As in this country, it is subject to an inheritance tax (page 405). The tax rises from 5 per cent. on the first 2,000 roubles (£200) up to 90 per cent. on that part between 200,000 and 500,000 roubles (£20,000 to £50,000).
The Communist Party.
The membership of the Communist Party on July 1st, 1922, was 1,554,012 which represented 184 in every 10,000 of the adult population, or 1 in 54 (page 565).
The number of new members enrolled in 5½ years from 1924 to June, 1929, was 1,408,742. The number expelled in the same period were 128,460.
On July 1st, 1929, the party was composed as follows: – workers, 724,115; peasants, 200,452; employees, etc., 629,327. Women form 13.5 per cent. of the whole membership (page 566).
Education.
In December, 1926 (the last available figures) illiterates had been reduced considerably, but still represented 433 per 1,000 of the whole population (page 462)
The expenditure on education by the Central Government is under 3 per cent. of its total expenditure (page 462).

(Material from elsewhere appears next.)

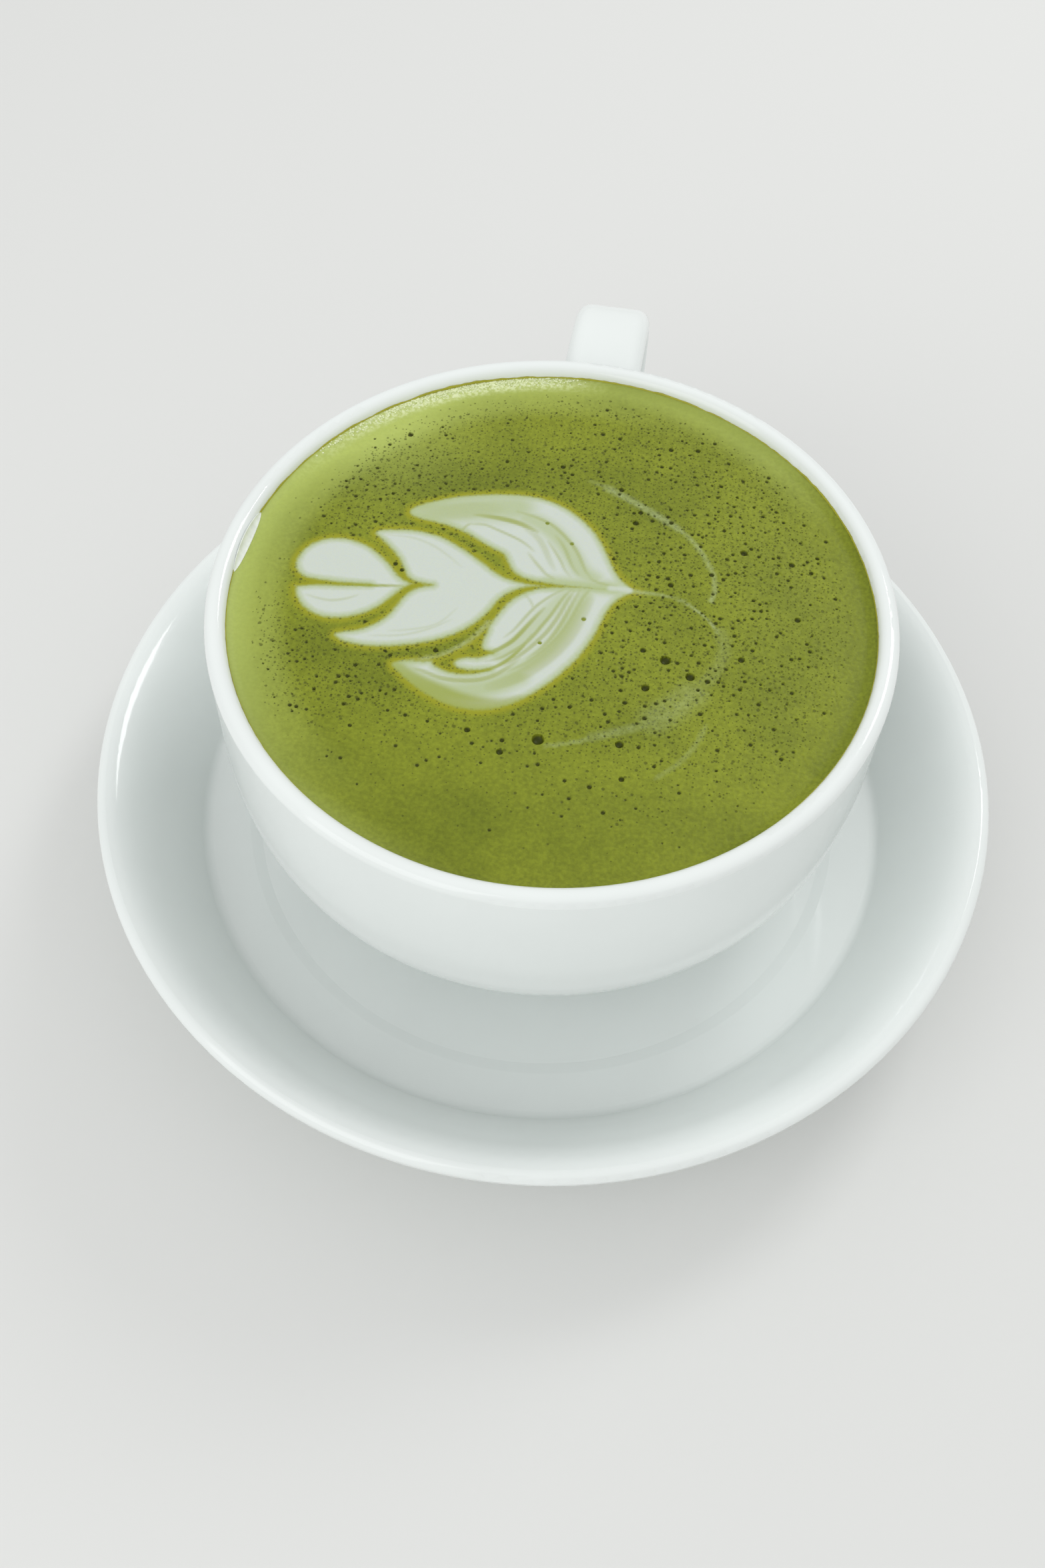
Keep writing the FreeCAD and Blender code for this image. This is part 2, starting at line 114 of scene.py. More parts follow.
# Each green fold or thread in the outer heart: half width in mm, strength, then its line from tip to stem.
GREEN_THREADS = [
    (0.42, 0.75, [(-15.6, 16.7), (-13.0, 16.7), (-10.2, 16.5), (-8.0, 16.1), (-6.4, 15.5), (-4.8, 14.8)]),
    (0.20, 0.50, [(-15.9, 14.5), (-13.6, 14.8), (-11.6, 14.2), (-9.4, 13.4), (-7.4, 12.6), (-5.8, 11.6),
                  (-4.6, 10.6)]),
    (0.26, 0.50, [(-8.8, 18.6), (-6.6, 18.2), (-4.6, 17.6), (-2.8, 16.8), (-1.0, 15.4), (0.4, 14.0),
                  (1.6, 12.6), (2.6, 11.0), (3.4, 9.4), (4.2, 7.9), (5.2, 6.8)]),
    (0.22, 0.45, [(-5.6, 10.2), (-4.4, 8.8), (-3.2, 7.5), (-2.0, 6.3), (-0.6, 5.6)]),
    (0.20, 0.45, [(-2.8, 13.2), (-1.9, 12.0), (-0.9, 10.6), (0.0, 9.2), (0.8, 7.7), (1.9, 6.5)]),
    (0.24, 0.40, [(-1.8, 14.6), (-0.6, 13.2), (0.4, 11.6), (1.2, 9.9), (2.1, 8.3), (3.2, 7.0)]),
    (0.45, 0.30, [(-7.0, 15.2), (-5.6, 14.4), (-4.2, 13.2), (-3.0, 11.4), (-2.0, 9.4), (-0.8, 7.4)]),
    (0.22, 0.35, [(4.8, 6.9), (6.0, 6.2), (7.6, 5.9), (9.4, 5.8)]),
    (0.20, 0.40, [(-16.8, 13.1), (-16.4, 14.0), (-15.7, 14.7)]),
    (1.60, 0.16, [(-23.5, 16.2), (-19.5, 16.6), (-16.0, 17.6), (-12.0, 18.6)]),
    (0.26, 0.85, [(-10.2, -14.9), (-8.2, -14.2), (-6.2, -12.8), (-4.6, -10.9), (-3.2, -8.4), (-2.2, -6.0)]),
    (0.34, 0.60, [(-19.4, -15.7), (-17.2, -16.1), (-14.6, -16.8), (-11.8, -16.8), (-9.0, -16.2),
                  (-6.8, -15.0), (-5.0, -13.2), (-3.4, -11.0)]),
    (0.32, 0.80, [(-9.4, -11.0), (-8.4, -10.8), (-7.4, -10.3), (-6.2, -9.2), (-5.0, -7.8), (-4.0, -6.0),
                  (-3.1, -4.2), (-2.2, -2.4), (-1.2, -0.6)]),
    (0.24, 0.60, [(-8.4, -12.6), (-6.4, -11.5), (-4.8, -10.0), (-3.2, -8.2), (-2.0, -6.2), (-1.0, -4.0),
                  (0.0, -1.8), (0.8, 0.4), (1.6, 2.4), (2.4, 3.8)]),
    (0.22, 0.50, [(-6.4, -7.4), (-5.3, -5.9), (-4.4, -4.1), (-3.5, -2.2), (-2.5, -0.4), (-1.3, 1.2),
                  (0.0, 2.6), (1.2, 3.6)]),
    (0.30, 0.60, [(-7.2, -13.8), (-5.0, -12.1), (-3.2, -10.1), (-1.6, -7.8), (-0.2, -5.4), (0.8, -3.0),
                  (1.6, -0.6), (2.2, 1.6), (2.9, 3.6)]),
    (0.28, 0.50, [(-2.2, -10.8), (-0.4, -8.4), (0.9, -5.8), (1.9, -3.0), (2.6, -0.4), (3.2, 2.0),
                  (3.8, 4.0)]),
    (0.28, 0.45, [(-4.8, -13.8), (-2.2, -11.6), (0.0, -8.8), (1.8, -5.8), (3.0, -2.8), (3.8, 0.0),
                  (4.5, 2.6), (5.2, 4.2)]),
    (1.10, 0.38, [(-7.0, -17.2), (-3.6, -15.0), (-0.8, -12.0), (1.6, -8.6), (3.4, -5.0), (4.6, -1.2),
                  (5.6, 2.2)]),
    (2.30, 0.78, [(-23.4, -15.4), (-19.6, -18.4), (-15.0, -20.4), (-10.0, -21.6), (-5.0, -21.2),
                  (-1.0, -19.0)]),
    (0.16, 0.35, [(-4.6, 1.6), (-3.4, 0.2), (-2.6, -1.4)]),
    (0.20, 0.28, [(-38.6, -4.6), (-35.0, -5.1), (-32.4, -4.4), (-30.4, -3.2)]),
    (0.16, 0.22, [(-28.4, 9.8), (-24.6, 10.0), (-21.0, 9.0), (-18.0, 7.2), (-15.4, 5.2)]),
    (0.16, 0.22, [(-27.0, -10.8), (-22.0, -9.8), (-18.0, -7.8), (-15.0, -5.4)]),
    (0.16, 0.20, [(-24.4, -9.4), (-20.6, -8.4), (-17.0, -6.6), (-14.6, -3.0)]),
    (0.24, 0.85, [(-33.5, -1.45), (-31.0, -1.2), (-28.6, -0.95), (-26.4, -0.6), (-24.0, -0.2)]),
]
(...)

It is less than the amount spent on army and navy (page 389).
Hopes and facts.
In the first section of the “Constitution of the U.S.S.R.,” passed in 1923, Russia is depicted in the following rosy terms: –
“Here – in the camp of Socialism –are mutual confidence and peace, national freedom and equality, and dwelling together in peace and brotherly collaboration of peoples” (see page 1).
The facts given in this Year-Book sufficiently illustrates how illusory the communist dreams have been. Like many pious hopes embodied in the official documents and constitutions of the rest of the capitalist world these phrases have no relation whatever to the actual facts. Russian capitalism, although administered by the Communist Party dictatorship, reproduces almost down to the last detail the paraphernalia of the capitalist world as we know it here.
The lesson of it is the one we have tried to drive home for so many years, that it is not possible for a minority to impose socialism upon a majority who are hostile or indifferent; nor is it possible to remedy backward economic development by means of fine-sounding but ineffective decrees, issued by dictators.